The issue of women’s education was a major issue in the past and it caused a great deal of controversy. But the state decided to proceed on this journey. The endorsement of the political leadership made all the difference for Saudi women and enabled them to win their battle. Thanks to the efforts of faithful Saudi citizens, men and women alike, the Kingdom has managed to introduce generations of educated women full of energy and eager to work. Men like King Saud, King Faisal, King Khalid, and King Fahd were all keen to give the people of Saudi Arabia a good education. The same goes for women like the wife of King Faisal, Princess Effat, who was known as the pioneer of women’s education in Saudi Arabia.
What is happening now in the era of King Abdullah in terms of development and change is an extension of the earlier development efforts and progress that is in line with natural development. This does not contradict Islam as some people are trying to make us believe. Change and development are not to be dreaded or feared, unlike what these protesting campaigns are claiming.

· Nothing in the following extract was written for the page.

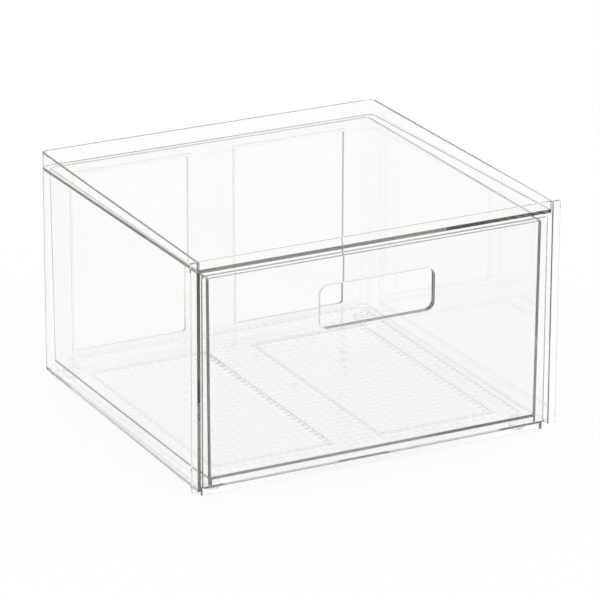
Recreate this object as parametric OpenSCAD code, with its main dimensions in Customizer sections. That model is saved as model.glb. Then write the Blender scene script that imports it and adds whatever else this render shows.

In this context, the recent statement made by the head of the Supreme Judiciary Council in Saudi Arabia, Sheikh Saleh Bin Humaid, in response to a question on the plan to develop the judiciary system, was eye catching. He pointed out that development does not mean demolishing previous achievements, but rather looking forward to a better future. He added that changes require change in order to keep abreast of things.
This is true and those who do not develop their mechanisms are actually harming themselves and their society. No culture emerges or lasts without an embracing human community. No human community could make up a force unless it is a capable community. Those who do not possess the courage to transform and develop are bound to extinction. This is the way of the world.
From this we conclude that Saudi society is now trying to place itself in the right position, between the need to change and keep abreast of things on the one hand, and the need to maintain its proud cultural identity on the other.